The Role of the Financial Stability Board in the U.S. Regulatory Framework

Prepared remarks submitted to the Senate Committee on Banking, Housing, and Urban Affairs Hearing on "The Role of the Financial Stability Board in the US Regulatory Framework"

July 8, 2015

The rationale for international financial regulatory coordination at this time – Generally, the US government has the lead in international economic negotiations—as the largest and most developed economy, as the incumbent creator of the rules and institutions started after World War II, often as having the most technical expertise on a given subject, and usually as having the model of a property-rights respecting rule of law in its commercial affairs that other economies wish to emulate or import. But even where the US government is not entirely dominant in the international policy agenda setting, there is room for the US economy and citizens to benefit from international coordination.
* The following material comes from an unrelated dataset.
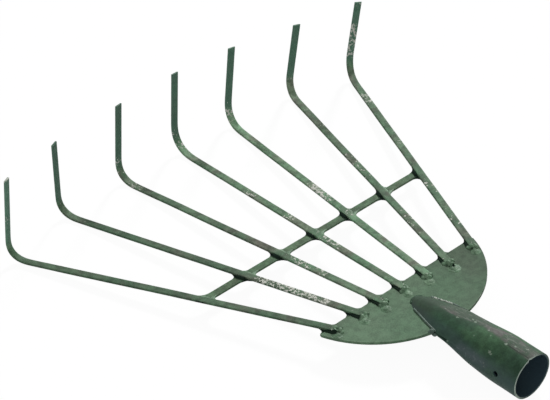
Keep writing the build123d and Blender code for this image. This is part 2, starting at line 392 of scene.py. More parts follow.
finishes["crossbar"] = {**finishes["strip"], "paint": (0.078, 0.150, 0.082), "pale": (0.128, 0.202, 0.118),
                        "brown": (0.108, 0.124, 0.082), "brownAmount": 0.6}


# every coat lies over the one before: paint, its own tint, dust, rubbed edges that on the plate are also
# painted light, painted shadow and painted shade in weld pits, painted shade in inside corners, and chips
def makePaint(name, finishName, tint=None):
    finish = {**commonFinish, **finishes[finishName]}
    material = bpy.data.materials.new(name + "Paint")
    material.use_nodes = True
    tree = material.node_tree
    paint = placeGroup(tree, "mottle", Paint=finish["paint"], Pale=finish["pale"], Brown=finish["brown"],
                       Patch_Scale=finish["patchScale"], Pale_Amount=finish["paleAmount"],
                       Brown_Amount=finish["brownAmount"], Blotch=finish["blotch"])
    color = tint(tree, paint["Color"]) if tint else paint["Color"]
    color = addMix(tree, placeGroup(tree, "dust", Amount=finish["dust"])["Mask"], color, finish["dustColor"])
    if finish["edgeAmount"] > 0:
        edgeRubAndLight = placeGroup(tree, "edgeRub", Amount=finish["edgeAmount"], Radius=finish["edgeRadius"])["Mask"]
        color = addMix(tree, edgeRubAndLight, color, finish["edgeRubAndLight"])
    # painted shade: the tines' shadow beside their -X side and the shade in weld pits, in a near-black green
    pits = addMark(tree, "pits")
    color = addMix(tree, pits, color, finish["paintedShadeColor"])
    # painted shade in inside corners, from how shut in each point is
    cornerShade = placeGroup(tree, "crevice", Amount=finish["crevice"])["Mask"]
    color = addMix(tree, cornerShade, color, finish["cornerShadeColor"])
    chipped = placeGroup(tree, "chips", Wear=addMark(tree, "wear"), Scale=finish["chipScale"],
                         Base_Amount=finish["baseChips"])
    color = addMix(tree, chipped["Mask"], color, finish["bare"])
    chipHeight = times(tree, chipped["Height"], finish["chipDepth"])
    bump = tree.nodes.new("ShaderNodeBump")
    bump.inputs["Strength"].default_value = finish["bump"]
    bump.inputs["Distance"].default_value = finish["bumpDepth"]
    tree.links.new(plus(tree, placeGroup(tree, "skin")["Height"], chipHeight), bump.inputs["Height"])
    # no gloss where this shade is painted
    glossOutsideShade = times(tree, minus(tree, 1.0, pits, True), finish["gloss"])
    results = {"Base Color": color, "Roughness": plus(tree, paint["Roughness"], finish["roughness"], True),
               "Normal": bump.outputs[0], "Specular IOR Level": glossOutsideShade}
    for label, value in results.items():
        tree.links.new(value, tree.nodes["Principled BSDF"].inputs[label])
    return material


tints = {"upright": (0.070, 0.154, 0.110), "uprightAmount": 0.75, "plateShade": (-0.01, 0.085, 1.05, 0.66)}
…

The rest of the world economy exists, whether or not the US government chooses to engage with other governments in discussion of the rules by which it is partially governed. Economic activities abroad can have significant negative spillovers on US well-being, as well as present opportunities for (mutual) gain to be unlocked. Mostly, though not always, international economic coordination ends up raising standards abroad while constraining harmful behaviors in the United States that we would wish to limit anyway – and in fact, our own government's legislated intent is often more effectively applied by making it harder for US entities to skirt domestic regulations by moving abroad.